At the beginning of the nuclear era, the U.S. was criticized for dumping its nuclear waste in the sea, being the first country to do so in 1946. The US Environmental Protection Agency estimated that over 55,000 containers of radioactive waste were dumped across three sites in the Pacific over a period of 24 years. Although this practice stopped in 1970, eyes have been on America ever since to ensure it disposes of its energy waste safely and effectively. While some nuclear powers continue to dump their waste in the ocean to this day.

The debate was raised again this month in Massachusetts as energy firm Holtec proposed a plan to dump nuclear waste, recovered during the decommissioning of the Pilgrim Nuclear Power Station, in Cape Cod Bay. Following wide-scale campaigning from concerned citizens and environmental organizations, the company eventually backtracked on its plans. 

Related: U.S. Exchanges Eye Indian Tech And Energy As Chinese Companies Get The Boot

But this raises questions around how nuclear companies plan to dispose of their waste without a viable long-term solution at the federal level. Diane Turco, Director of Cape Downwinders, stated, "Holtec's decision-making process is motivated by profit, only. This was the cheapest, fastest way."

In September this year, the go-ahead was given for the construction of a dump in West Texas that will act as a disposal site for nuclear waste for around 40 years. A license was granted by the Nuclear Regulatory Commission for the building of a facility that can store up to 5,000 metric tonnes of nuclear fuel rods as well as 231 million tonnes of other radioactive waste.

This comes despite clear opposition from the state. Earlier that month Gov. Greg Abbott signed a bill banning the storage and transportation of high-level nuclear waste through Texas, with environmental groups also fighting the project through legal action. 

Meanwhile, the government seems to have kept its eye on Yucca Mountain for a long-term solution, much to the dismay of local citizens. The Nevada Department of Environmental Protection (NDEP) has been steadfast in its opposition to the potential development. And the federal Department of Energy (DoE) has acknowledged the barriers to the project, requiring state authorization to increase the amount of waste entering the state. Even President Biden stated his opposition to the Nevada site development earlier this year. 
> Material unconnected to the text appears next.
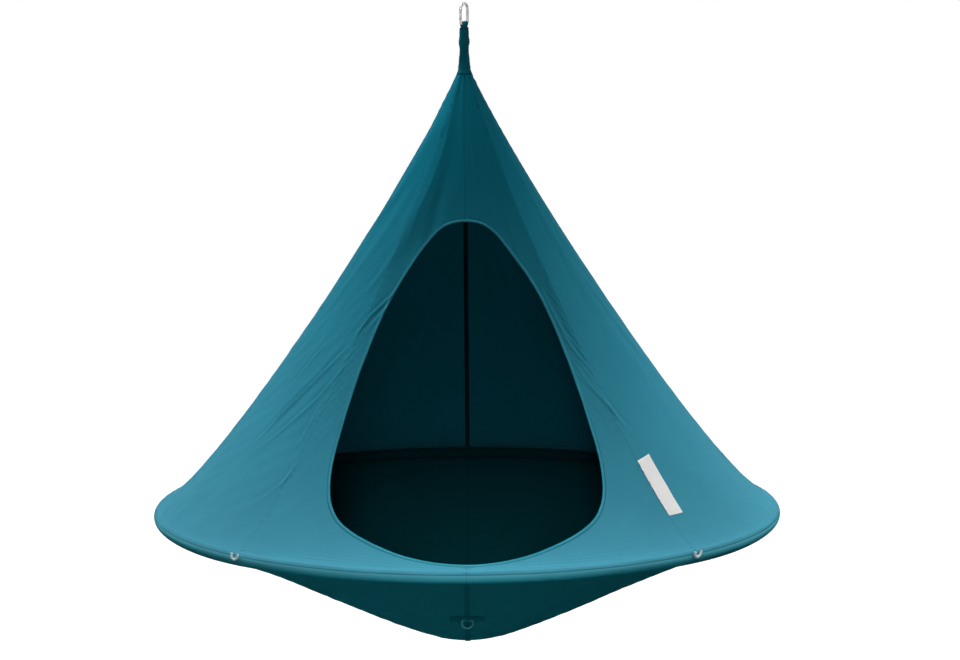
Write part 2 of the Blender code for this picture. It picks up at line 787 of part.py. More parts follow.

The various political administrations of the past 20 years have been back and forth with support and opposition for the Yucca Mountain disposal plan. As mentioned before, Congress cut funding for the development when it appeared no progress was being made. Despite the clear opposition, to date, the government has come up with no other site proposal. 
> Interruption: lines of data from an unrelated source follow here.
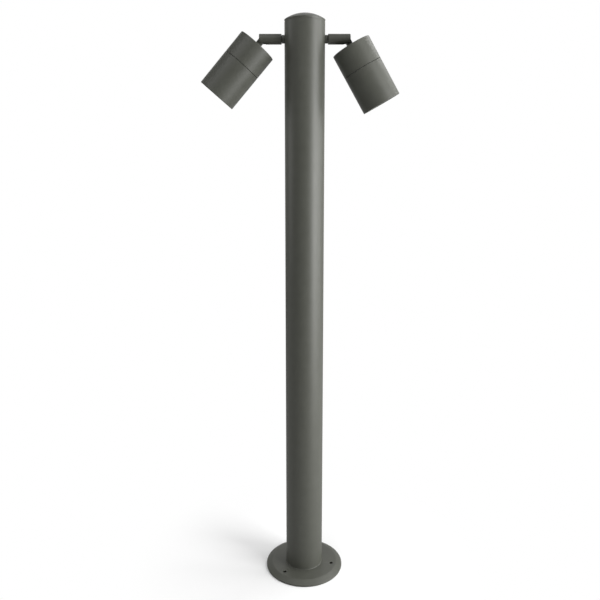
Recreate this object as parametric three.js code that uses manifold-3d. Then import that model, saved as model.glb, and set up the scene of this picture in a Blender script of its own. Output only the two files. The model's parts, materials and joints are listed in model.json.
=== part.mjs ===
// A round outdoor post light with two adjustable spot heads on short side arms.
// Millimetres, +Z up. The origin is the centre of the base plate's underside.
// Right is +X, left is -X, and the screw heads are on the rear, +Y, side.

import * as THREE from "three";
import { mergeVertices } from "three/addons/utils/BufferGeometryUtils.js";
import Module from "manifold-3d";

const wasm = await Module();
wasm.setup();

// ---------------------------------------------------------------- Driving dimensions

const TOTAL_HEIGHT = 888.5;
const SEAT_GAP = 0.1; // between faces that rest on each other
const FIT_GAP = 0.3; // between a piece and the opening that takes it
const OVERCUT = 1; // how far a cutter runs past the face that it opens
const RUNNING_GAP = 0.08; // radial, between a pin and the bore it turns in

const FLANGE_RADIUS = 63.4;
const FLANGE_THICKNESS = 7;
const FLANGE_RIM = 2.6; // upright part of the edge, below the chamfer
const FLANGE_CHAMFER = 9; // radial width of the chamfer
const FLANGE_FOOT_EDGE = 0.3; // small chamfer where the rim meets the ground
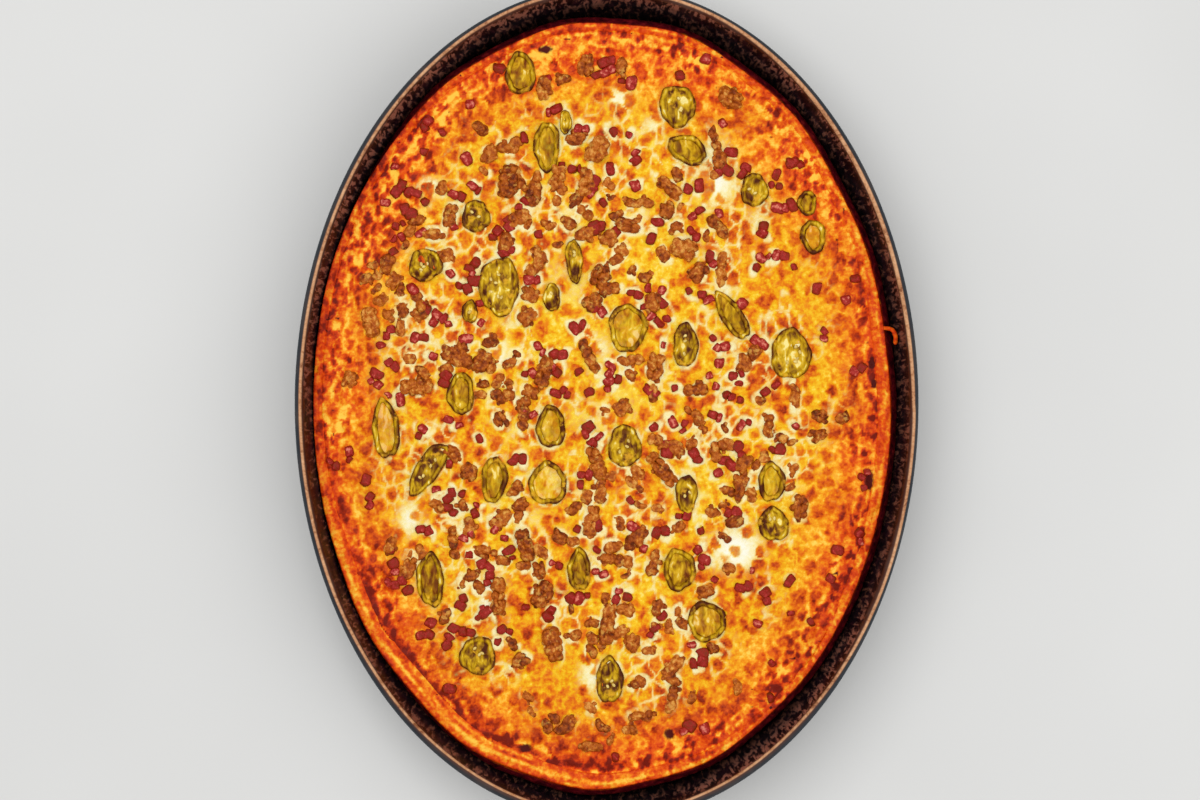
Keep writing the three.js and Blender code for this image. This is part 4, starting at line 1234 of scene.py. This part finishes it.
def pepper_outline(row, lobes, tilt, flesh, seed):
    """A slice's rings along its own axes: u, v, height, shade, and inset in millimetres."""
    width, length, middle = row[2], row[3], row[5]
    turn = round_turn(PEPPER_STEPS)
    section = np.array(PEPPER_WALL + (PEPPER_INNER_SIDE if middle == "open" else PEPPER_WEB))
    inset, height, shade = (section[:, [k]] for k in range(3))
    lobe = 1 + PEPPER_LOBE * np.cos(3 * turn + lobes)
    lobe = lobe + 0.03 * np.sin(5 * turn + seed) + 0.02 * np.sin(9 * turn + 2 * seed)
    u = (width / 2 - inset * flesh) * lobe * np.cos(turn)
    v = (length / 2 - inset * flesh) * lobe * np.sin(turn)
    h = height + tilt * np.cos(turn) * (height > 0)
    inset, shade = (np.repeat(column, PEPPER_STEPS, axis=1) for column in (inset * flesh, shade))
    if middle == "full":
        # Rings of one height that close the slice in its middle.
        shares = np.array([[0.8], [0.6], [0.4], [0.2], [0.02]])
        u, v = (np.vstack([ring, shares * ring[-1]]) for ring in (u, v))
        h, shade, inset = (
            np.vstack([ring, np.repeat(ring[-1:], len(shares), axis=0)])
            for ring in (h, shade, inset)
        )
        inset[-len(shares) :] = np.inf
    return u, v, h, shade, inset


def pepper_slice(row, draw):
    """One slice as (points, faces, attributes)."""
    x, y, width, length, degrees, middle, inside = row
    full = middle == "full"
    lobes = 2 * math.pi * next(draw)
    tilt = PEPPER_TILT * (next(draw) - 0.5)
    flesh = min(PEPPER_FLESH, width * PEPPER_FLESH_SHARE)
    seed = int(3000 + 10 * x + y)
    u, v, h, shade, inset = pepper_outline(row, lobes, tilt, flesh, seed)
    h = h + 0.6 * (noise2(u + 60, v + 60, 4.0, seed) - 0.5) * (h > 0)
    dark_side = np.maximum(0, np.cos(round_turn(PEPPER_STEPS) - seed)) * smooth(3.0, 0.5, inset)
    shade = shade + (0.15 if full else 0.0) * inside - 0.22 * dark_side
    if full:
        inner = smooth(1.3, 1.6, (width / 2 - np.hypot(u, v * width / length)) / flesh)
        spokes = np.abs(np.sin(1.5 * np.arctan2(v, u) + lobes))
        reach = np.hypot(u / width, v / length) * 2
        ridge = smooth(0.30, 0.05, spokes) * smooth(0.1, 0.25, reach)
        h = h + inner * (0.6 * ridge - 0.25)
        shade = shade + inner * (0.45 * inside + 0.12 * ridge)
    across, along = carried(u, v, x, y, math.radians(degrees))
    points = as_points(across, along, h + cheese_height(across, along))
    own = np.random.default_rng(seed)
    for depth in (-0.5, -0.4, 0.4, -0.3, 0.3):
        angle, share = 2 * math.pi * own.random(), 0.15 + 0.65 * own.random()
        spot_u, spot_v = share * width / 2 * math.cos(angle), share * length / 2 * math.sin(angle)
        away = np.hypot(u - spot_u, v - spot_v) / (1.2 + 1.2 * own.random())
        shade = shade + depth * np.exp(-(away**2))
    faces = grid_faces(len(u), PEPPER_STEPS, wrap_rows=not full, wrap_columns=True)
    return points, faces, {"shade": shade.ravel()}


def make_peppers(material):
    draw = make_draw(PEPPER_SEED)
    for number, row in enumerate(PEPPERS, 1):
        points, faces, masks = pepper_slice(row, draw)
        node = f"pepper_{number:02d}"
        mesh_piece(node + "_slice", points, faces, material, [node], masks)


def make_seeds(material):
    """Flat seeds lying in the full pepper slices."""
    base, faces = lump(5, 10, 1.0)
    draw = np.random.default_rng(91)
    parts = []
    for x, y, width, length, degrees, middle, _ in PEPPERS:
        for _ in range(int(width * length / AREA_OF_A_SEED) if middle == "full" else 0):
            radius, turn = 0.62 * math.sqrt(draw.random()), 2 * math.pi * draw.random()
            u = (width / 2 - SEED_CLEAR) * radius * math.cos(turn)
            v = (length / 2 - SEED_CLEAR) * radius * math.sin(turn)
            a, b = carried(u, v, x, y, math.radians(degrees))
            place = (a, b, cheese_height(a, b) + SEED_RAISED, 6.3 * draw.random())
            parts.append((placed(base * SEED_SIZE, *place), faces, {}))
    points, faces, _ = joined(parts)
    return mesh_piece("pepper_seeds", points, faces, material)


# ---------------------------------------------------------------- camera, light, floor


def make_camera():
    """Straight down over the pan's middle, framed as the photograph is."""
    camera = bpy.data.cameras.new("camera")
    shown_width = PAN_WIDTH * MM * PHOTO_WIDTH / PX_ACROSS_PAN
    camera.sensor_width = 36.0
    camera.lens = camera.sensor_width * (CAMERA_HEIGHT - PAN_HEIGHT * MM) / shown_width
    camera.clip_start, camera.clip_end = 0.05, 20.0
    metre_per_px = shown_width / PHOTO_WIDTH
    right = (PHOTO_WIDTH / 2 - PAN_MIDDLE_X_PX) * metre_per_px
    up = -(PHOTO_HEIGHT / 2 - PAN_MIDDLE_Y_PX) * metre_per_px
    holder = show("camera", camera)
    holder.location = (right, up, CAMERA_HEIGHT)
    bpy.context.scene.camera = holder


def make_light(name, energy, size, place):
    light = bpy.data.lights.new(name, "AREA")
    light.energy, light.size = energy, size
    holder = show(name, light)
    holder.location = place
    direction = Vector(LIGHTS_AIM) - Vector(place)
    holder.rotation_euler = direction.to_track_quat("-Z", "Y").to_euler()


def make_world():
    world = bpy.data.worlds.new("studio")
    bpy.context.scene.world = world
    world.use_nodes = True
    background = world.node_tree.nodes["Background"]
    background.inputs["Color"].default_value = (1.0, 1.0, 1.0, 1.0)
    background.inputs["Strength"].default_value = WORLD_STRENGTH


def make_floor(material):
    corners = [(-1, -1), (1, -1), (1, 1), (-1, 1)]
    mesh = bpy.data.meshes.new("floor")
    points = [(x * FLOOR_REACH * MM, y * FLOOR_REACH * MM, FLOOR_HEIGHT * MM) for x, y in corners]
    mesh.from_pydata(points, [], [(0, 1, 2, 3)])
    mesh.materials.append(material)
    floor = show("floor", mesh)


def main():
    bpy.context.scene.view_settings.view_transform = "Standard"
    crumbs, bits = small_toppings()
    baked = baked_material()
    sausage = sausage_material()
    make_pan(pan_material())
    make_crust(baked)
    make_hook(baked)
    make_cheese(baked, crumbs, bits)
    make_bacon(bacon_material(), bits)
    make_crumbs(sausage, crumbs)
    make_sausages(sausage)
    make_peppers(pepper_material())
    make_seeds(seed_material())
    make_floor(floor_material())
    make_world()
    for light in LIGHTS:
        make_light(*light)
    make_camera()


main()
However, the DoE is now pushing for consent-based siting, starting with a request for information. It is approaching various state powers to understand their opposition to constructing a nuclear waste disposal site and asking for a volunteer state for the project. But with the controversial example of Nevada, it seems unlikely that any state will offer its land for this purpose.  

With plans for new nuclear projects - even Bill Gates is getting a piece of the action - the government is once again feeling the pressure to establish a viable long-term solution for nuclear waste disposal. And as the country moves away from fossil fuels towards cleaner alternatives interest in nuclear projects are increasing and the energy industry is expecting the government to act.